AJ Bell press comment - 14 June 2022
- Job vacancies rose to a record 1.3 million, according to labour data released by the ONS today
- Unemployment at 3.8%
- Regular pay fell 2.2% in real terms – despite robust wage growth
- Widening gulf between private and public sector pay growth heaps pressure on industrial relations
Laith Khalaf, head of investment analysis, AJ Bell:
“The economy might be stalling, but the labour market is still extremely tight, thanks in no small part to the large number of people who left the workforce during the pandemic. Job vacancies now stand at a record 1.3 million, and while growth in that number is slowing, the figure itself is still climbing, which of course makes life more difficult for businesses looking to recruit.

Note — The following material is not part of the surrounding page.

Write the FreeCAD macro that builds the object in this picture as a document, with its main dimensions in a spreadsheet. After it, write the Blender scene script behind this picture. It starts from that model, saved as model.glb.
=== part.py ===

“The hot employment market is reflected in robust wage growth in the private sector, where total wages grew by 8% over the last year. That level of private sector wage growth is commensurate with the levels we saw in 2021, as the vaccine roll out allowed the economy to open up, but this time the distorted base effects have largely fallen away, which makes the number more meaningful. At an economic level this begs the question of whether a wage price spiral is beginning to bed in. It’s too early to answer that question, though a large part of the jump in private sector wage growth came from bonuses, perhaps a sign that companies are keeping staff happy with discretionary payments that can be withdrawn further down the line, should conditions change. Without bonuses, regular pay growth in the private sector came in at a more modest, but still respectable, 4.8%.
“Things are not so rosy in the public sector, where total pay growth came in at just 1.5%. That level of pay growth affords little protection for public sector workers against the ravages of high inflation, and heaps pressure on industrial relations, where we could continue to see the threat of strike action as a result. Across both public and private sector total pay growth after accounting for inflation came in just positive at 0.4%, though regular pay growth before bonuses fell by 2.2%. That means that elevated inflation has basically pinched the pay gains that workers have made, and as a result of the big wedge between private and public sector pay growth, that will be most keenly felt by public sector workers.
“The red hot labour market leaves little option for the Bank of England but to keep pressing down on the emergency brake pedal of interest rate hikes. The UK economy unexpectedly shrank in April, but the bank won’t pay too much attention to that, seeing as it was only one month’s reading, and was heavily distorted by the winding up of the Test and Trace service. The Bank of England has to prove it’s serious about controlling inflation to maintain credibility, even though it’s raising rates into a slowing economy. The result is a nightmare for consumers, who will face higher mortgage bills on top of rising fuel and energy bills. The cost of living package provided by the government will help, but ironically it might spur the central bank to raise rates more aggressively.”